Data-driven vs Opinion-driven Decision
Tidak semua decision bisa di guide oleh data.
Sebuah excerpt yang menarik dari bukunya Tony Fadell, seseorang yang berkontribusi besar dalam pembuatan iPod dan iPhone. Di salah satu bab yang judulnya "data vs opinion" dia bilang kalau decision itu bisa 2 jenis, data driven atau opinion driven.
Dia bilang kalau decision kita itu pasti akan di influence oleh data dan juga opini, dan kadang kita tuh nggak akan punya data yang konklusif sehingga kamu jadinya perlu memberanikan diri buat rely sama gut instict kamu.
Kalau kita terlalu pengen data driven tapi sebenernya datanya minim, jadinya kita bakalan mengikuti ilusi aja dan jadi kejebak ke analysis paralysis.
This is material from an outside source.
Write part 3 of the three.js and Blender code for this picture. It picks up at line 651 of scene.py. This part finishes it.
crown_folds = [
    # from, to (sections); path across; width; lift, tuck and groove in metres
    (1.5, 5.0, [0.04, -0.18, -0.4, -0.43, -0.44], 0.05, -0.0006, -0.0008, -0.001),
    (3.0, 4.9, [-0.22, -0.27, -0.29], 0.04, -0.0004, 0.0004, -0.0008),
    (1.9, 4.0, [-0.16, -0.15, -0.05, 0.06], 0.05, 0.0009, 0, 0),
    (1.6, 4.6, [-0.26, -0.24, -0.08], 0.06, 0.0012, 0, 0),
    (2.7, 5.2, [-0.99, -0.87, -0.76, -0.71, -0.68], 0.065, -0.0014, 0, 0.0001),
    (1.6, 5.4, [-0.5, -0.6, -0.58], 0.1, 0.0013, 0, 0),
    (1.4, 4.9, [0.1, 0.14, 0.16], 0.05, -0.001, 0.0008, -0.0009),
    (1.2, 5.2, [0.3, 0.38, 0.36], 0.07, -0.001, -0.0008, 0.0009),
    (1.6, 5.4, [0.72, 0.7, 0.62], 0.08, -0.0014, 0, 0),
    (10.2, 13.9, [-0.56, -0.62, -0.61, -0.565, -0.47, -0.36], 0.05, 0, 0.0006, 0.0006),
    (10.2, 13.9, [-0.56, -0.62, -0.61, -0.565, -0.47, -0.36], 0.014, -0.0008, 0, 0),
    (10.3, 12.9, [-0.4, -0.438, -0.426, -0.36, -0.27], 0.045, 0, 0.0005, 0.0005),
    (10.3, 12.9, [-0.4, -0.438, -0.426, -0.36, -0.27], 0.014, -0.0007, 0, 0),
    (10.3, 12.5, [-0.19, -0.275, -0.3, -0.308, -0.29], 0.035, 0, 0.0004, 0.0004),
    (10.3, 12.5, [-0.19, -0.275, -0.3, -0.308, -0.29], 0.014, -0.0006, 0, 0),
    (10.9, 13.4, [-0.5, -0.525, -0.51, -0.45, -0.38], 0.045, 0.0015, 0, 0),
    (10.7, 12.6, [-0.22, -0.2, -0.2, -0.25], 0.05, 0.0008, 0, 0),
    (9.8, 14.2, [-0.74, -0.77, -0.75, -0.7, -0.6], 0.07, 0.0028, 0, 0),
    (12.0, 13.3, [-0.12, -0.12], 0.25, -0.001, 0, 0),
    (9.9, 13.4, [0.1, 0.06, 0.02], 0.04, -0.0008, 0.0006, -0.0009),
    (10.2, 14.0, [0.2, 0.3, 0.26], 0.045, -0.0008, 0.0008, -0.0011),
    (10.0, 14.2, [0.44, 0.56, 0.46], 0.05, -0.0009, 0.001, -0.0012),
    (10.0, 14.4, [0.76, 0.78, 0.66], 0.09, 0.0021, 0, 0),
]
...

Ini menarik karena saya mengalami hal hal yang kaya gini sekarang. Sebagai CEO pemula yang bikin produk eksperimental, sering banget saya ketemu situasi dimana harus ambil decision tapi kita ga bener-bener punya data yang clear. Biasanya kita akan coba memperbanyak ngukur data dengan berbagai cara biar kita merasa lebih mantep. Tapi seringkali pas makin banyak data, kita malah jadi bingung dan galau. Ujung ujungnya malah kena "stunned" dan dragging down the project.
Semenjak saat itu, saya mencoba belajar untuk lebih rely ke gut instict kalau dihadapkan dengan situasi minim data. Ini artinya mencoba menjadikan data sebagai tools, dan memberanikan diri buat ambil keputusan dan bertanggung jawab dengan itu. Dan kemudian meyakinkan tim bahwa ini adalah decision yang terbaik dan menjelaskan thought process kita.
Ini relate dengan sebuah frasa yang bunyinya "indecisiveness is worse than making bad decision."
Ada yang pernah ngalamin juga?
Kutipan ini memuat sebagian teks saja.